Ouvertement inspiré de Sophia-Antipolis, l'Eden-Olympia de Ballard est le prototype de ces grands pôles technologiques qui sont le fer de lance économique de nos sociétés. Les élites s'y regroupent en vase clos afin que chacun y donne le meilleur de soi-même. Le travail occupe une place centrale et la civilisation des loisirs est un concept aujourd'hui dépassé. Faute de temps et d'énergie, personne ne profite de la beauté du décor ou des multiples possibilités qu'offrent la région. Mais, pour ne pas subir de symptômes liés au stress, l'organisme humain a besoin de distractions. Wilder Penrose, le psychiatre d'Eden-Olympia, a une théorie sur le sujet. Il a découvert que la psychopathie est le remède le plus efficace contre les petits troubles du corps et de l'âme, qu'elle une véritable libération des désirs enfouis. Grâce à lui, une élite heureuse et productive est appelée à faire progresser l'humanité.

Cela fait trente ans que Ballard écrit la même chose. Comme dans Crash, dont on retrouve d'ailleurs l'argument au détour d'un frottement automobile ou d'une infirmité, il y a donc un initiateur effrayant et fascinant (Vaughan/Penrose) et un narrateur ambigu qui se découvre des attirances qu'il se cachait (Ballard/Sinclair). Mais depuis trente ans, les hommes n'ont nullement changé. Le sexe et la violence continuent de les obséder. Pourquoi Ballard changerait-il ? Il explore le même sujet, mais à chaque fois sous une facette différente, en explorant les différents biais par lesquels notre société nous ramène sans cesse à certaines pulsions viscérales. Et son regard présente toujours le même intérêt.

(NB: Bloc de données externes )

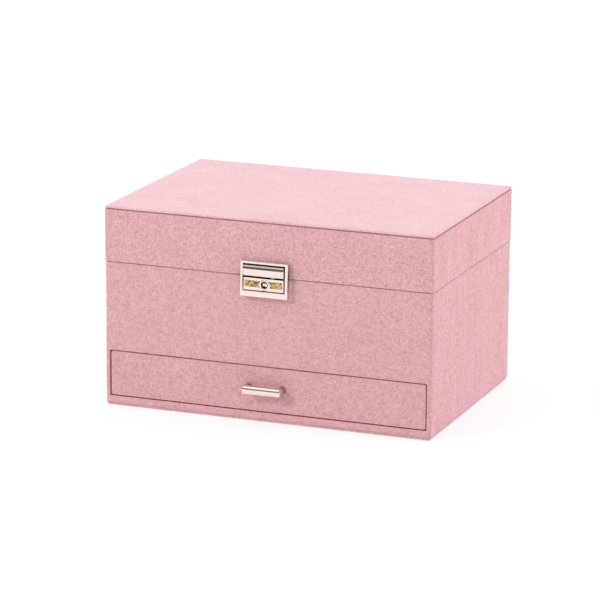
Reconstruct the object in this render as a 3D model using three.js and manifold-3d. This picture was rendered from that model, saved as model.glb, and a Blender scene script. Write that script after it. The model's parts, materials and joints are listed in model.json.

Voici ce que disait Ballard de ce roman dans le magazine Lire : "Quelqu'un qui installe un panneau routier 'Attention virage dangereux' n'est pas forcément pessimiste. Il m'arrive de montrer un panneau 'Attention virage dangereux - accélérer' en guise de test psychologique. Il peut révéler beaucoup chez le conducteur !"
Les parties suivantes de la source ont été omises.